I also appreciated the international settings. Some of the cameos were truly spectacular – Katie Price as . . . someone, Charo as the Queen, Samantha Fox as a tech guru assistant, Tom Daley as Tom Daley, a variety of European actors I vaguely recognised, Olivia Newton-John as a badass scientist (in an Illuminati-like shark-fighting organisation), Fabio as [SPOILER], etc. I enjoyed seeing historical monuments that hold true emotional and cultural significance for me being destroyed by sharks; it felt inclusive and like the next step forward for American cinema.
It was just a shame that 1) the product placement for some app or whatever was so incredibly blatant, and 2) the plot was so basic – until the very end *dramatic music*
The original, the first, the spark that lit the fire. This is the one that laid down themes and motifs which run throughout all the other movies, that gave us the incredible theme song, and that set the stage for further innovation in sharknado delight
This movie is charmingly simple compared to later movies – Los Angeles is hit by a freak storm in which sharks are swept up from the sea then come down with the rain. Fin, a local bar owner/surfer with family difficulties, becomes an unlikely hero when he takes on the sharknado in order to save his family and his beloved city. The director summary: “There’s a flood. And a storm. Don’t worry about it.” I have many favourite parts, including the famous ones involving a chainsaw, but I think my favourite detail has to be the house that gets flooded and filled with sharks – while situated on a very not-flooded hill.

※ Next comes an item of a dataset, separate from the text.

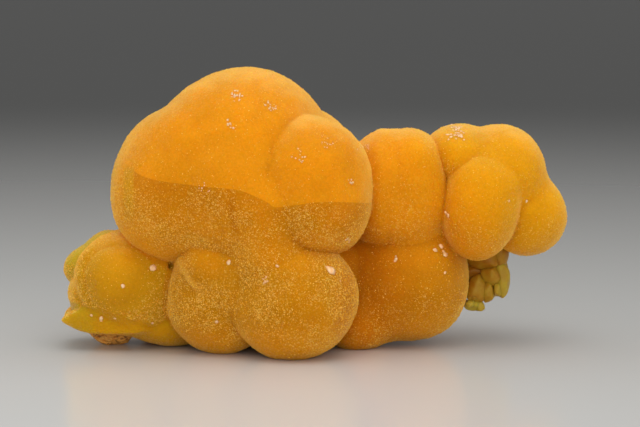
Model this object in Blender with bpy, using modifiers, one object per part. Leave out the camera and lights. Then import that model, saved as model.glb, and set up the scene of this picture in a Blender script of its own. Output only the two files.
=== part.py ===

1. Sharknado 3: Oh Hell No!
To my mind, this is peak Sharknado: it’s largely coherent, yet wonderfully OTT, and conscious of that with absolutely zero fucks given. This movie goes places. This tests the limits of the audience and discovers them boundless. The first ten minutes involve Fin saving the US President from a freak sharknado – an American flag is involved – and the last ten minutes fighting sharks in space.
A sharknado storm system sweeps the entire east coast, which naturally means that Fin Shepard has to save the entire east coast (unfortunately, that does include Florida). The movie brings in more of the Shepard family as well as celebrities wanting cameos in the latest B-tastic hit. And oh man, the cameos are rife – Jedward help look for lost teenagers before dying; George R.R. Martin snarks at a movie before dying; David Hasselhof proves he’s still the hero we all deserve before dying; Frankie Muniz is utterly wonderful and gets the best/worst death; Jackie Collins also springs up, as well as numerous others.
And don’t worry, there’s an unnecessarily complicated birth to offset all the death. Because what’s a franchise like this without a highly unrealistic pregnancy? Watch out also for Shepard Family Values, the meddling mother-in-law, awkward teenage romances, doomed adult romances, gore, Sharks In Unlikely Places, completely incorrect military procedure, intense serious looks, and lots of running. Universal Studios get epic product placement. CGI is (ab)used with abandon. It’s glorious and wonderful and the best.